Cars built before Nov. 14, 1955 had their continental spare tires raised for added ground clearance. Later, Ford dealers had to recall these cars to change the height of the continental kits by 1 3/8 inches. The 1956 frame had to be modified for this feature, since the original 1955 frame couldn’t tolerate the “cantilever” effect of the heavy continental kit at the extreme rear of the vehicle.

Other changes included the gas filler door losing the checkered flag emblem used to dress it up in 1955. Slight modifications were also made to the Thunderbird’s tail lights. Though still large and circular, the rear red lenses had a wider center protrusion with more elaborate chrome trim. The arch-shaped area above the round red lens was also restyled. A small, circular reflector was added to the chrome molding right at the top of the arch. Back-up lamps could again be ordered in place of the metal filler plate. Offered again was the same fiberglass hardtop used in 1955. A new version with “port” windows in its side panels was also available for 1956.

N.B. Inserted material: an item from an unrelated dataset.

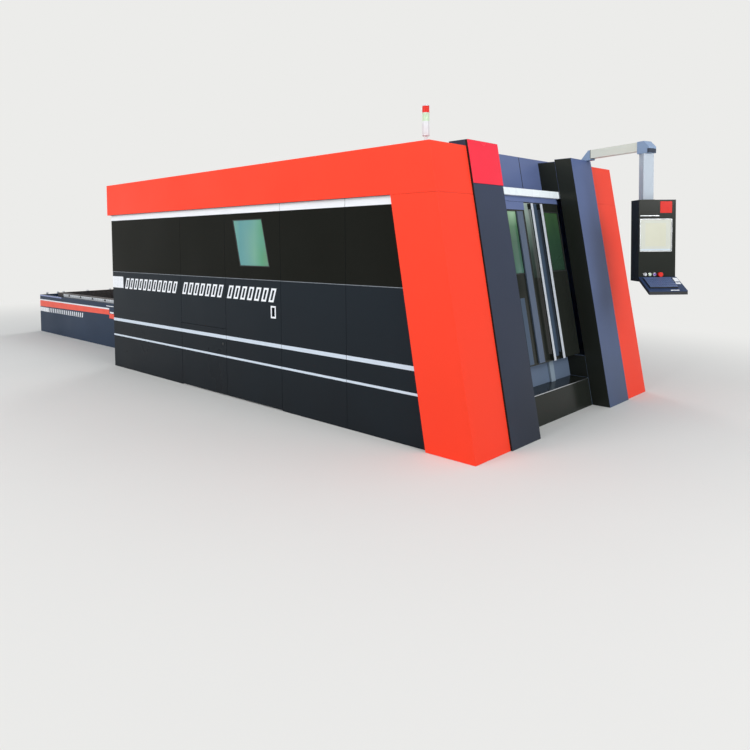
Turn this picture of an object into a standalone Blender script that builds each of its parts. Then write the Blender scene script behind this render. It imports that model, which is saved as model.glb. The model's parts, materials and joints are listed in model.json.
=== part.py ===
"""Enclosed fiber laser cutting machine with a two-level exchange table, at real size.

+X is the portal front, -X the exchange table, -Y the long side that faces the operator's aisle.
The origin lies on the floor under the middle of the enclosure, on the centre foot of the bed.
"""

import math

import bmesh
import bpy
from mathutils import Matrix

# Enclosure
LENGTH = 5.50
BED_SIDE_ROOM = 0.42
HEIGHT = 2.25
LEAN_SHARE = 0.1734
SHEET = 0.003
GAP = 0.0003
FASCIA_H = 0.368
FASCIA_TOP_DEPTH = 0.13
FASCIA_OVERHANG = 0.027
COLUMN_W = 0.44
COLUMN_D = 0.445
COLUMN_RETURN = 0.034
PILLAR_W = 0.41
PILLAR_DEPTH = 0.17
PILLAR_RISE = 0.05
PILLAR_LEAD = 0.013
CAP_H = 0.333
CAP_T = 0.006
CUT_OVERRUN = 0.05

# Side panels, doors and hatches. The seams are distances from the rear end.
SIDE_INSET = 0.039
PANEL_T = 0.025
PANEL_SHEET = 0.002
PANEL_TUCK = 0.02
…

A look behind the wheel of the T-Bird.

A look behind the wheel of the T-Bird.

The hardtop in matching body color (with or without port windows) was optional at no extra cost. Having the top finished in a contrasting color did cost extra, though. Some Ford dealers added the porthole windows to the standard-style hardtop when buyers found their Thunderbirds claustrophobic or complained about blind spots. The hardtop version carried a base price of $3,158, while the convertible was priced at $3,233.

The 1956 Thunderbird’s interior door panels had new “stitching” embossments molded into the seams in the vinyl. The patterning on the seats, supplied by McInerney Spring & Wire Company, was also changed. In 1955, the vertically ribbed insert sections of the seats were separate from each other. The 1956 design brought the ribs across the center of the backrest. They ran nearly the full width of the seat back and gave the visual impression that the seat had been widened.

Standard equipment included the 292-cid Y-block V-8 engine rated at 202 hp; 12-volt electrical system; dual exhausts; three-speed manual transmission; dual horns; half-circle steering wheel horn ring; and glass-fiber hardtop. The option list included a four-way power seat; power brakes; power steering; power windows; overdrive; wide sidewall tires; radio; heater; wire wheel covers; and fender skirts. Three optional engines were also available: 215- and 225-hp versions of the 312-cid Thunderbird Special V-8, and a 260-hp version with dual quads.


Thibodeau knew he wanted to get his ’56 looking and running like new again as soon as he got it home, and luckily for him an accomplished Thunderbird restorer, Jewel Meetz, lived nearby. Meetz took care of the paint and bodywork, and Thibodeau handled a good share of the remaining work himself. 

“I just wanted a nice paint job. I was going to do the interior myself. I didn’t do a frame-off restoration because I wanted to drive the car. So I detailed out the engine compartment, put a new interior in myself, put a new convertible top, and that’s about it. I haven’t done much else since. I put new tires on it and it’s been a fun car!... I went to a lot of junkyards over the years before you could buy everything online. Yeah, lots of fun.”

"The white Thunderbird carries the 312 V-8 with an automatic transmission. It’s got power steering, power windows and power seats. It’s got the Town & Country radio and the original dash, and that all works,” he says.“Under the hood it’s got the dress-up kit, with aluminum valve covers, chrome air cleaner cover and the chrome oil filler cap. It’s got just about everything but power brakes.”

Thibodeaux said one the biggest decisions he faced with the car was what to do about the top. It arrived with a non-porthole hardtop, but not a folding soft top. Through an unusual swap, the ‘Bird now has a folding top and the hardtop has gone down the road.

“It had the non-porthole hardtop when I bought it and I had to do some research to find the convertible top bones, and I wound up paying $1,000 for just the frame,” he says. “Then I had to restore the frame, put weather stripping and the canvas on it. So then the hardtop just sat in my basement, and I really wanted a hot tub, and I knew a guy that sold hot tubs, and I said, ‘You want to trade a hot tub from this hardtop I never use?’ So he got the hardtop and I got the hot tub. … If it had been a porthole hardtop, I would have kept it.”

The ’56 looks and performs so well these days, Thibodeau says there isn’t much left for him to do the car, other than wash and wax it. He had electronic points and a new cooling fan blade installed to help with everyday driving a few years back.

 “And I put the steel-belted radials on it, which is a big improvement,” he adds.

He admits that his biggest goal with the ’56 these days is just getting it on the road more often.

“I don’t drive it enough … Probably five or six times a year. Everybody likes seeing it, it’s so unique,” he says. “Except a lot of young people, they see it and the first thing they say is ‘Is that a Corvette?’ They are just not in touch with old cars."

“But it runs great now. It’s running better now than it ever has in the 40 years I’ve had it, which is amazing.”